Sunlight

Need Vitamin D? ~ Go outside and get some sunshine

Human body produces Vitamin D as a response to sun exposure. This is why this vitamin is often known as sunshine vitamin. Researchers have revealed that Vitamin D has several roles to play in human body. For example, it helps to support the health of the immune system, bones and teeth, and often plays its role in brain and nervous systems also. Vitamin D significantly regulates insulin levels and helps in diabetes management. Function of this vitamin in lung function and cardiovascular health is noteworthy. Besides these, it may also protect against a range of conditions such as cancer and multiple sclerosis.

Vitamin D is actually not a vitamin!

In our childhood days, we used to study that vitamins are special nutrients that cannot be generated by the body and as a result must be taken in through our diet. However, Vitamin D can be synthesized by our body itself when sunlight strikes our skin. Hence, it should be considered a pro-hormone and not actually a vitamin. Exposure of sun on bare skin for approximately 10 minutes, 4 times per week can generate sufficient of this vitamin. But report reveals that a considerable proportion of the global population is extremely Vitamin D deficient.

Sunbathing

A brief history of Vitamin D

In the year 1914, two researchers from America Elmer McCollum and Marguerite Davis invented a compound in cod liver oil and they named it Vitamin A. In the year 1919, british doctor Sir Edward Mellanby, working with dogs noticed dogs that were fed cod liver oil did not develop rickets and concluded vitamin A, or a closely associated factor, could prevent the disease. In 1921 he wrote, “The action of fats in rickets is due to a vitamin or accessory food factor which they contain, probably identical with the fat-soluble vitamin.” In addition, he documented that cod liver oil was a brilliant antirachitic agent.
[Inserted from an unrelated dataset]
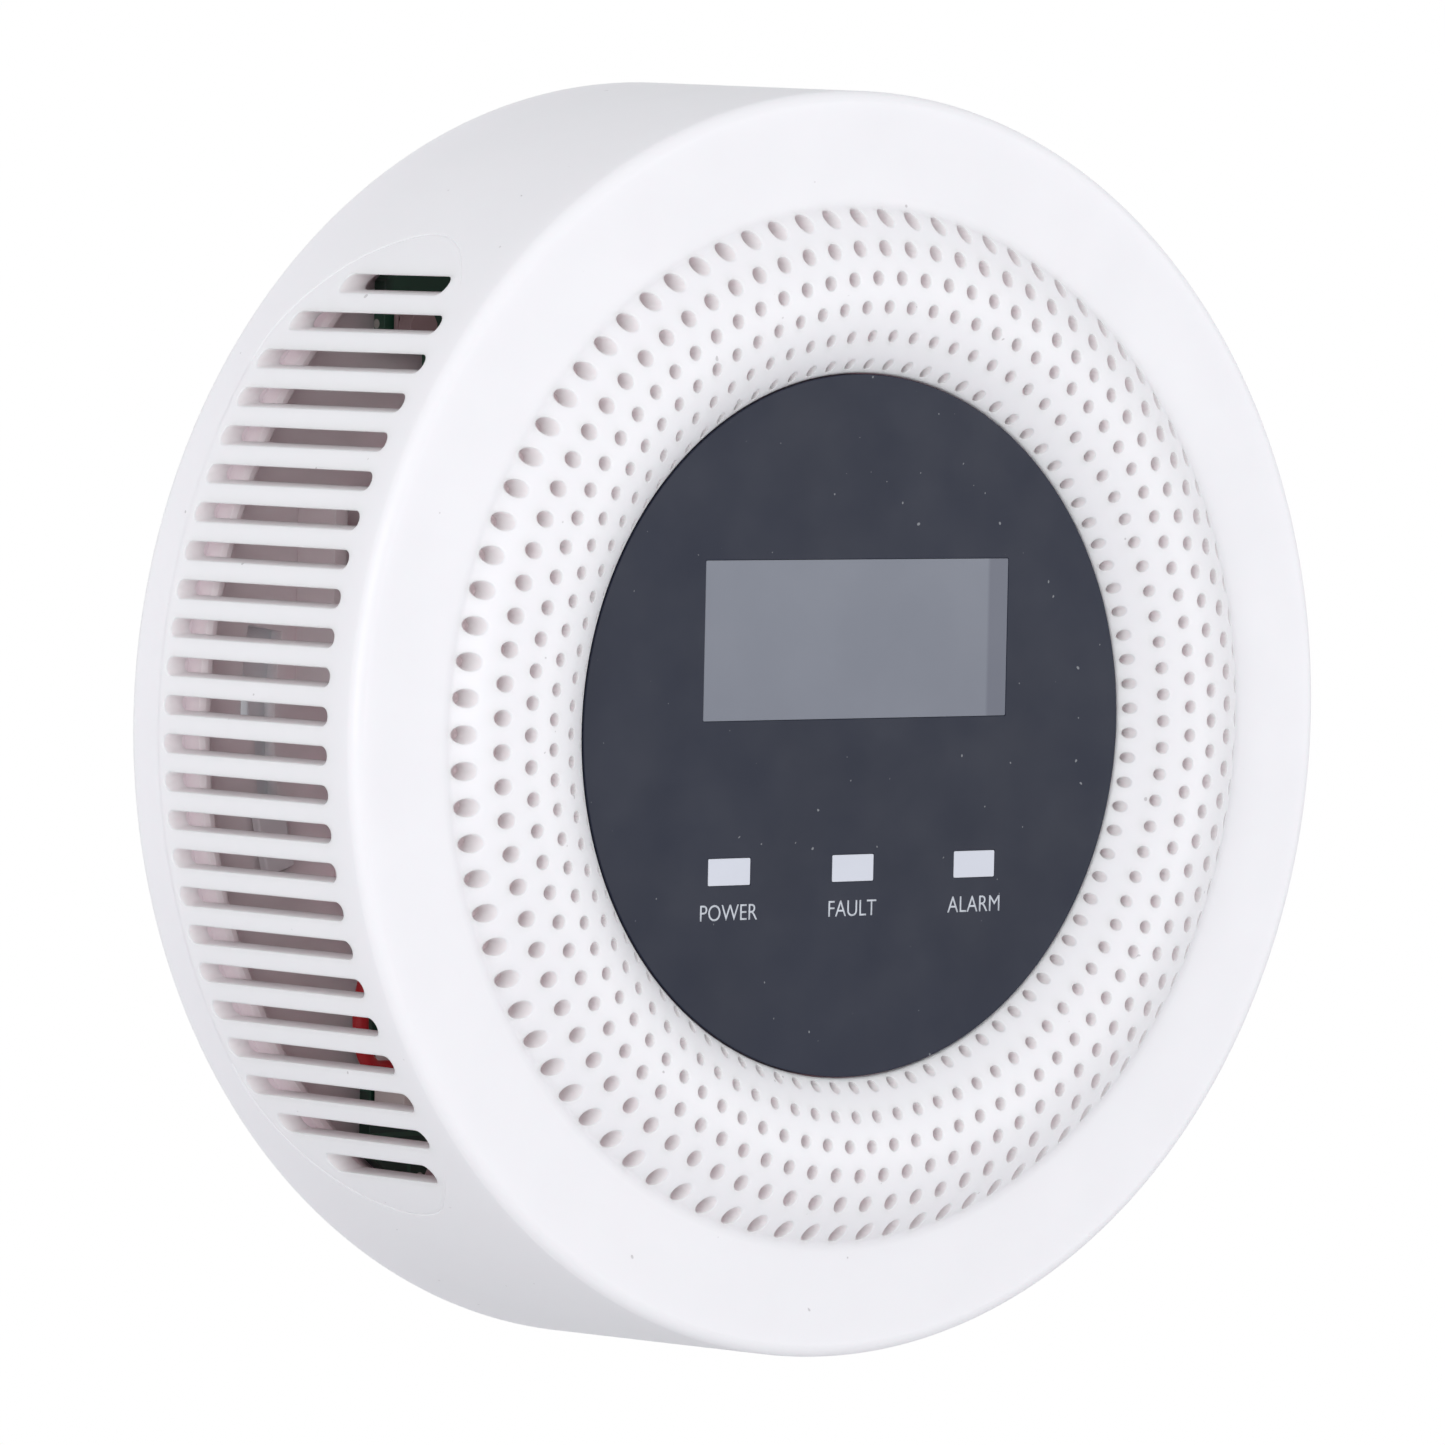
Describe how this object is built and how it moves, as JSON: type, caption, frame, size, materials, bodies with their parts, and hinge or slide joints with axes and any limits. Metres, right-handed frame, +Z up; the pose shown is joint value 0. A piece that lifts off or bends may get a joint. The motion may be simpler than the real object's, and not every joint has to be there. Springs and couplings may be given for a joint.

Elmer McCollum, in the year 1922, observed that modified cod liver oil, where Vitamin A had been totally destroyed, cured ill dogs. Hence he concluded that cod liver oil surely contained something special other than Vitamin A. McCollum named that special compound Vitamin D as it was the fourth vitamin to be named. No one realised at that point of time that this vitamin can be generated by human body through exposure to UV lights.

Goldblatt and Soames in the year 1923, claimed that when 7-dehydrocholesterol (later recognised as the precursor of Vitamin D) was irradiated with sunlight, a substance equivalent to the fat-soluble vitamin was generated. Alfred Fabian Hess and Weinstock stated in this way: Light equals vitamin D.

The chemical structures of the Vitamin D were determined in the 1930s in the laboratory of Professor Adolf Otto Reinhold Windaus at the University of Göttingen in Germany. Professor Adolf Windaus, in the year 1928, received Nobel Prize in Chemistry for his work on the constitution of sterols and their relationship with vitamins. In 1932, Vitamin D2 which could be produced by ultraviolet irradiation of ergosterol was chemically characterised and it was 1936 when Vitamin D3 was chemically characterised from the ultraviolet irradiation of 7-dehydrocholesterol.

Mark Haussler and Tony Norman in 1969, having studied nuclear fragments of intestinal cells, identified a specific binding protein for the vitamin known as Vitamin D receptor. Metabolism of Vitamin D to active forms, in which it was found to be converted to calcifediol in the liver, was discovered in the year 1972.

Calcifediol, also acknowledged as calcidiol, 25-hydroxycholecalciferol, or 25-hydroxyvitamin D (abbreviated 25(OH)D), is primarily a prehormone that is produced in the liver by hydroxylation of vitamin D3 (cholecalciferol) by the enzyme cholecalciferol 25-hydroxylase. That enzyme was isolated by American adult endocrinologist Michael F. Holick. Nowadays, medical practitioners measure this particular metabolite to monitor vitamin D status.

Important fact in this regard is that, full conversion of vitamin D3 to calcifediol takes approximately 7 days. Calcifediol is then converted by the kidneys to calcitriol, the biologically active form of vitamin D which circulates as a hormone in the blood, maintaining the concentration of calcium and phosphate in the bloodstream and promoting the healthy growth of bone.